Here’s an example where I describe my best friend’s (Glenn’s) basement where we spent a great deal of time: Torn fishnet strewn across whitewashed walls Ensnares sun-bleached driftwood Viridescent wine bottles Coated in paraffin tears Candelabra candles, Wept blue and white Obscuring the black of the night (Brando, “Driftwood and Fishnet”)
Responsibility and Pressure (Personal, Cultural, Historical)
Ernest Hemingway said to “write one true sentence,” and this idea or goal guides my work. I focus on getting the truth right, even when it’s uncomfortable or simple. A writer should not hide behind style or avoid what’s real. A writer has a responsibility to say things clearly and cleanly, without distortion, and let the truth stand on its own.

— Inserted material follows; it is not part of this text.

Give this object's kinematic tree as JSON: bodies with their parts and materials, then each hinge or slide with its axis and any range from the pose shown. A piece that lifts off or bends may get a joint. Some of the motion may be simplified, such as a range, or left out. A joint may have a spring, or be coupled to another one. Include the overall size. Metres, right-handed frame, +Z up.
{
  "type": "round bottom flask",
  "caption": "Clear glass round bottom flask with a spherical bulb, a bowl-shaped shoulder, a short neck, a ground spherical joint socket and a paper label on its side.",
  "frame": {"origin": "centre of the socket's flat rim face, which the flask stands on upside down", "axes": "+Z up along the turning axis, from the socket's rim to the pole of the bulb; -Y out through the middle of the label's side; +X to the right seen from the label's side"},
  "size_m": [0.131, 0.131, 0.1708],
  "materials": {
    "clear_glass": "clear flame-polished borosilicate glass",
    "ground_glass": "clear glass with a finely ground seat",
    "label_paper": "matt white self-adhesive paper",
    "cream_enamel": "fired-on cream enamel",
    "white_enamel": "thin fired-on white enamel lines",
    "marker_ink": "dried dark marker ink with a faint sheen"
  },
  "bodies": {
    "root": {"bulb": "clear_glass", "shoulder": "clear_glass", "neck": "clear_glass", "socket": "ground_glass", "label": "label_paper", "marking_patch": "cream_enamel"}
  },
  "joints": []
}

I sometimes approach subjects indirectly via image, distortion and fragmentation. This sometimes helps me to show instead of tell. Some things are too complex or raw to state directly. This keeps my writing honest to how the experience actually feels and not cleaned up or simplified. Jesus sometimes spoke in parables which allowed His words to be interpreted based on the ability of the hearer to discern. In other words, the same words went quite deep and profound for some but shallower and more superficial for others.

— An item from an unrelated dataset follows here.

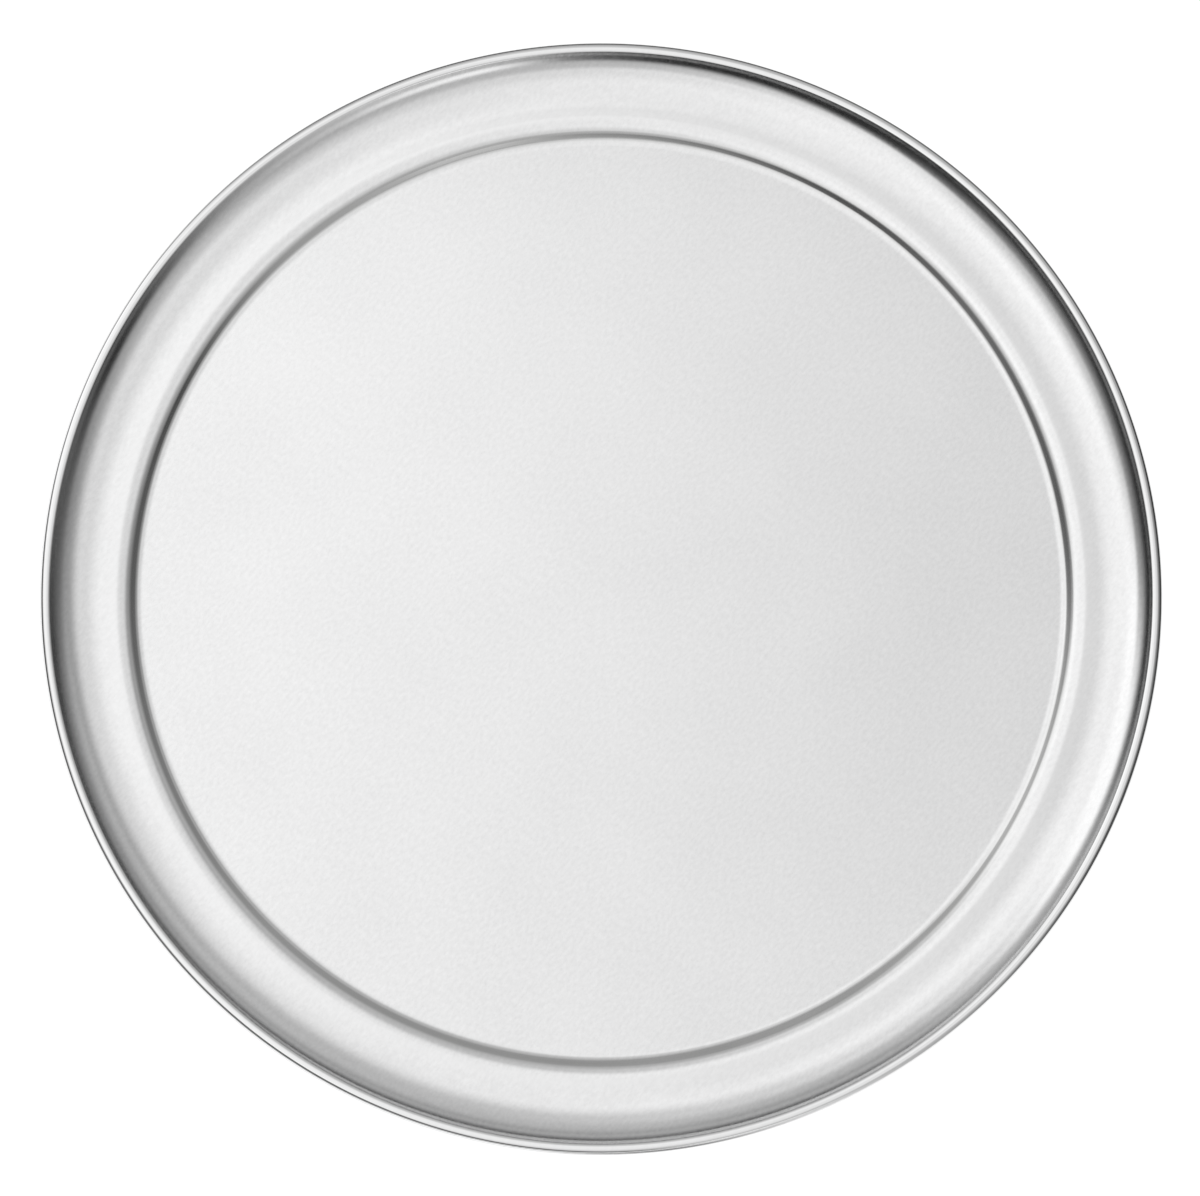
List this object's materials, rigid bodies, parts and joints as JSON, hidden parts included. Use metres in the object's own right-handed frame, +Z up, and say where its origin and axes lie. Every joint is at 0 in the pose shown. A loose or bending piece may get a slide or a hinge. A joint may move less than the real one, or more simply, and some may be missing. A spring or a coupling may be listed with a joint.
{
  "type": "wide rim pizza pan",
  "caption": "Round shallow baking pan pressed from one sheet of aluminium, with a flat floor, a low step, a wide raised rim and a rolled bead round a hidden wire hoop.",
  "frame": {"origin": "centre of the underside of the floor, on the surface that the pan stands on", "axes": "+Z up, along the pan's axis; +X to the right and +Y to the top of the picture"},
  "size_m": [0.3555, 0.3556, 0.0127],
  "materials": {
    "satin_aluminium": "satin mill finish with a fine mottled grain and faint turning lines round the rim",
    "steel_wire": "plain drawn steel wire"
  },
  "bodies": {
    "root": {"pan_body": "satin_aluminium", "bead_wire": "steel_wire"}
  },
  "joints": []
}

A quote from my writing that deals with a form of pressure (conflict, grief, injustice, silence, violence, shame, power). Once again, from my ‘tiger’ poem: My heart, broken so many times it would take / a thousand needles to stitch me up again…(Brando, “Riding the Tiger of Time).
Conclusion: Where I Am Going Next
Currently I am working on getting better at compression and precision. I want to say more with less. I want all bone and muscle and no fat. Each word in each sentence should be strong and carry weight, with no filler. I want stronger endings, conclusions that do not fade.
What am I chasing? The clarity found in truth, saying what is real without softening it or dressing it up. The deeper question is how to put experience into words without diminishment of force or creating distortion and muddiness. I want to stay honest to how things feel while shaping them into language that lasts.
I am working toward greater precision and truth, line by line.